Feds Slap Roadside Zoo With $7,500 Penalty Following Animal Deaths, Human Injuries

For Immediate Release:
September 24, 2021

Megan Wiltsie 202-483-7382

Tacoma, Wash. – A newly released U.S. Department of Agriculture (USDA) report obtained by PETA reveals that the agency has cited and fined local petting zoo Debbie Doolittle’s Animal Experience following the deaths of two animals and injuries to over six dozen humans.

Accordingly to the report, Debbie Doolittle’s acquired a tamandua (a type of anteater) and never quarantined him, acclimated him to his new environment, or had him examined by a veterinarian. He suffered from weight loss and was found dead just three weeks after arriving. A sloth named Malia died after falling from a climbing structure, and a necropsy revealed that at the time of death, she was suffering from severe emaciation, indications of chronic stress, and bruising, which were found to be “consistent with mishandling, neglect and ignorance of animal care.” And at least 79 members of the public were injured during interactions with animals, including a guest who was bitten and left bloody by an otter. The USDA issued a $7,500 penalty to the roadside zoo.

“This petting zoo is evidently almost as dangerous for visitors as it is for the animals trapped there,” says PETA Foundation Associate Director of Captive Animal Law Enforcement Michelle Sinnott. “PETA urges everyone to avoid this sleazy operation as though their safety depends on it, because it does.”
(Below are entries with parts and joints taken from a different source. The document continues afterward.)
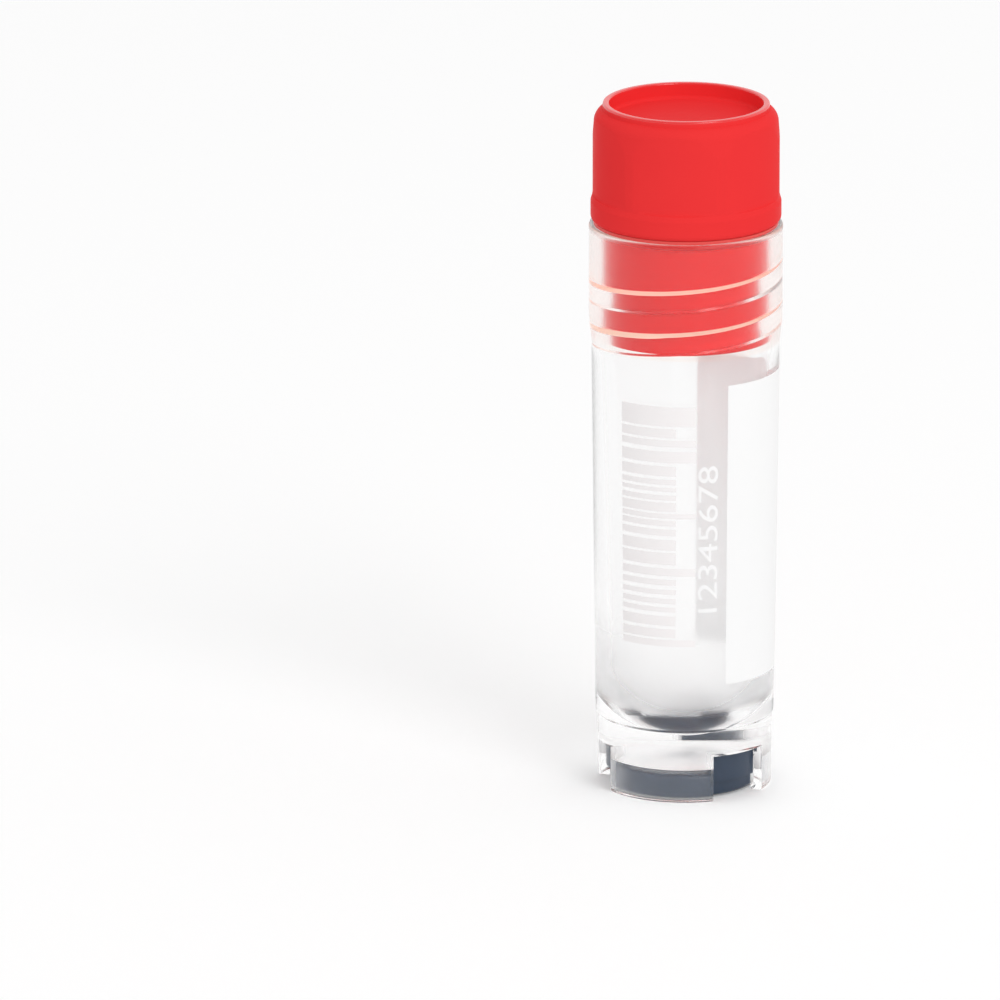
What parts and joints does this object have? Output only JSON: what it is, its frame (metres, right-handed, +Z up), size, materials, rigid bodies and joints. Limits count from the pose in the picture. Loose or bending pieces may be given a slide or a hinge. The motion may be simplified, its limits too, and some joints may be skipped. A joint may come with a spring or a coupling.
{
  "type": "cryovial",
  "caption": "Self-standing translucent tube with a round bottom, a notched skirt with a code disc, and an internally threaded screw cap with a hollow plug.",
  "frame": {"origin": "middle of the base, on the surface that the vial stands on", "axes": "+Z up along the vial's axis; -Y is the front, where the strip of digits is; +X is the right as seen from the front"},
  "size_m": [0.0126, 0.0126, 0.0455],
  "materials": {
    "clear_polypropylene": "clear to milky moulded polypropylene",
    "red_polypropylene": "satin moulded polypropylene",
    "silicone": "translucent silicone",
    "black_polypropylene": "satin moulded polypropylene"
  },
  "bodies": {
    "vial": {"vial": "clear_polypropylene", "code_insert": "black_polypropylene"},
    "seal": {"sealing_washer": "silicone"},
    "cap": {"screw_cap": "red_polypropylene"}
  },
  "joints": [
    {"name": "cap_lift", "type": "slide", "parent": "vial", "child": "seal", "axis": [0, 0, 1], "range_m": [0, 0.0084]},
    {"name": "cap_turn", "type": "hinge", "parent": "seal", "child": "cap", "pos_m": [0, 0, 0.0377], "axis": [0, 0, 1], "range_deg": [0, 1083]}
  ],
  "couplings": [
    {"joint": "cap_turn", "follows": "cap_lift", "rad_per_m": 2244}
  ]
}
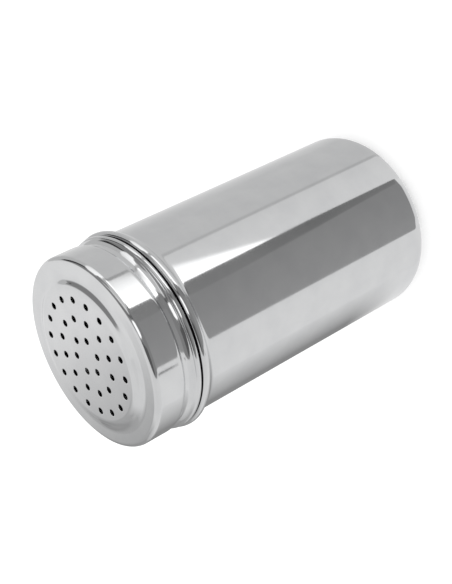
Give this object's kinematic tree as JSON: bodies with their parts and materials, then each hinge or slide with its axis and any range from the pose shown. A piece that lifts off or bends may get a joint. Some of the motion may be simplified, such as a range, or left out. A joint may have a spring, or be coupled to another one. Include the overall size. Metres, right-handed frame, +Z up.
{
  "type": "restaurant spice shaker dispenser",
  "caption": "Polished steel spice shaker: a drawn can with a rolled mouth bead and a pull-off perforated sifter lid.",
  "frame": {"origin": "centre of the base, on the plane the foot ring stands on", "axes": "+Z up along the can's axis, towards the perforated lid"},
  "size_m": [0.0706, 0.0706, 0.13],
  "materials": {
    "polished_steel": "polished"
  },
  "bodies": {
    "can": {"can": "polished_steel"},
    "lid": {"sifter_lid": "polished_steel"}
  },
  "joints": [
    {"name": "lid_pull", "type": "slide", "parent": "can", "child": "lid", "axis": [0, 0, 1], "range_m": [0, 0.03]}
  ]
}
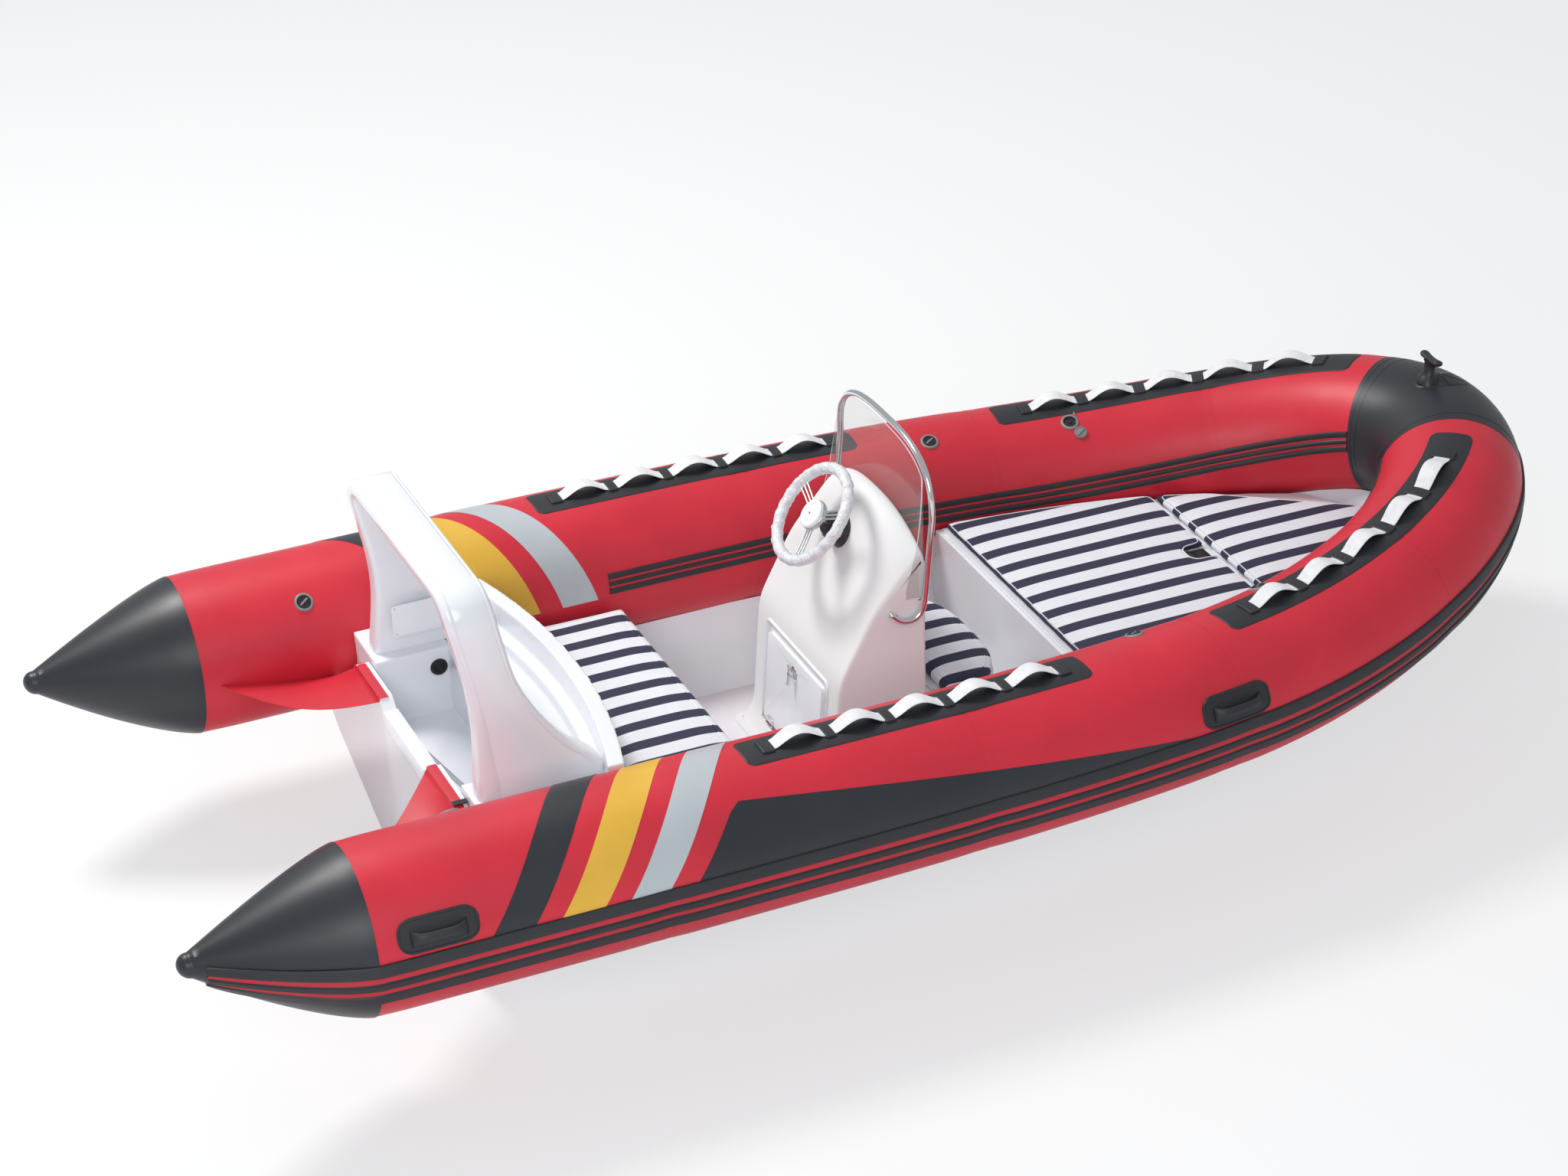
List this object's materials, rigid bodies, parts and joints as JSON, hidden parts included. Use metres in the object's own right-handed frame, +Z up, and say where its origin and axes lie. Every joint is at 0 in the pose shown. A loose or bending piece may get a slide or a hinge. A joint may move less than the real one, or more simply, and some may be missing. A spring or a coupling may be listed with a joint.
{
  "type": "rigid inflatable boat",
  "caption": "Open inflatable dinghy with a rigid V hull, two air tubes joined at the bow, a stern arch, seats with lockers, a steering console and a cushioned bow deck.",
  "frame": {"origin": "under the middle of the boat's length, on the centreline, at the level of the keel pad it stands on", "axes": "+X to the bow, +Y to port, +Z up"},
  "size_m": [5.2101, 2.47, 1.451],
  "materials": {
    "red_tube_fabric": "satin coated fabric",
    "black_tube_fabric": "satin coated fabric",
    "black_rubber": "matt moulded rubber",
    "white_webbing": "woven",
    "gelcoat": "glossy white gelcoat",
    "striped_vinyl": "vinyl with navy and white stripes",
    "stainless": "polished",
    "acrylic": "tinted clear sheet",
    "grey_plastic": "matt",
    "black_plastic": "satin",
    "white_wrap": "wrapped rim"
  },
  "bodies": {
    "boat": {"tube_port": "red_tube_fabric", "tube_starboard": "red_tube_fabric", "transom_flap_port": "red_tube_fabric", "transom_flap_starboard": "red_tube_fabric", "tube_bow": "black_tube_fabric", "tail_cone_port": "black_tube_fabric", "tail_cone_starboard": "black_tube_fabric", "rub_strake": "black_rubber", "inner_strake_port": "black_rubber", "inner_strake_starboard": "black_rubber", "grab_patch_port_aft": "black_rubber", "grab_patch_port_forward": "black_rubber", "grab_patch_starboard_aft": "black_rubber", "grab_patch_starboard_forward": "black_rubber", "lift_handle_port_aft": "black_rubber", "lift_handle_port_forward": "black_rubber", "lift_handle_starboard_aft": "black_rubber", "lift_handle_starboard_forward": "black_rubber", "grab_webbing_port_aft": "white_webbing", "grab_webbing_port_forward": "white_webbing", "grab_webbing_starboard_aft": "white_webbing", "grab_webbing_starboard_forward": "white_webbing", "valve_port_aft": "grey_plastic", "valve_port_middle": "grey_plastic", "valve_port_forward": "grey_plastic", "valve_starboard_aft": "grey_plastic", "valve_starboard_middle": "grey_plastic", "valve_starboard_forward": "grey_plastic", "hull_shell": "gelcoat", "deck_liner": "gelcoat", "transom": "gelcoat", "transom_cap": "gelcoat", "splash_well": "gelcoat", "seat_back": "gelcoat", "stern_arch": "gelcoat", "arch_cover_plate": "gelcoat", "rear_locker": "gelcoat", "console_shell": "gelcoat", "console_seat_base": "gelcoat", "sundeck_moulding": "gelcoat", "bow_bulkhead": "gelcoat", "forward_deck_cushion": "striped_vinyl", "steering_link_rod": "stainless", "windscreen_rail": "stainless", "dash_bezel": "black_plastic", "helm_unit": "black_plastic", "mooring_fitting": "black_plastic", "windscreen": "acrylic"},
    "wheel": {"wheel_rim": "white_wrap", "wheel_hub": "stainless"},
    "console_door": {"console_door": "gelcoat", "door_hinge": "stainless"},
    "door_latch": {"door_latch": "stainless"},
    "rear_lid": {"rear_seat_lid": "gelcoat", "rear_cushion": "striped_vinyl"},
    "console_lid": {"console_seat_lid": "gelcoat", "console_seat_cushion": "striped_vinyl"},
    "hatch": {"hatch_lid": "gelcoat", "aft_deck_cushion": "striped_vinyl"},
    "hatch_latch": {"hatch_latch": "black_plastic"}
  },
  "joints": [
    {"name": "steering", "type": "hinge", "parent": "boat", "child": "wheel", "pos_m": [-0.07812, 0, 1.13328], "axis": [-0.766, 0, 0.6428], "range_deg": [-630, 630]},
    {"name": "door_swing", "type": "hinge", "parent": "boat", "child": "console_door", "pos_m": [-0.19759, 0, 0.25353], "axis": [0, -1, 0], "range_deg": [0, 90]},
    {"name": "door_latch_turn", "type": "hinge", "parent": "console_door", "child": "door_latch", "pos_m": [-0.15612, 0, 0.53901], "axis": [-0.9962, 0, 0.0867], "range_deg": [0, 90]},
    {"name": "rear_lid_swing", "type": "hinge", "parent": "boat", "child": "rear_lid", "pos_m": [-0.57065, 0, 0.5292], "axis": [0, 1, 0], "range_deg": [0, 80]},
    {"name": "console_lid_swing", "type": "hinge", "parent": "boat", "child": "console_lid", "pos_m": [0.23735, 0, 0.4972], "axis": [0, -1, 0], "range_deg": [0, 78]},
    {"name": "hatch_swing", "type": "hinge", "parent": "boat", "child": "hatch", "pos_m": [0.67665, 0, 0.6047], "axis": [0, -1, 0], "range_deg": [0, 85]},
    {"name": "hatch_latch_lift", "type": "hinge", "parent": "hatch", "child": "hatch_latch", "pos_m": [1.37569, 0, 0.614], "axis": [0, -1, 0], "range_deg": [0, 35]}
  ]
}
The USDA report also notes that Debbie Doolittle’s failed to secure a metal ramp adequately in an enclosure housing fennec foxes, one of whom consequently was injured so severely that her leg had to be amputated.

PETA—whose motto reads, in part, that “animals are not ours to use for entertainment” and which opposes speciesism, a human-supremacist worldview—previously called for cruelty charges over Malia’s death. For more information about PETA’s investigative newsgathering and reporting, please visit PETA.org or follow the group on Twitter, Facebook, or Instagram.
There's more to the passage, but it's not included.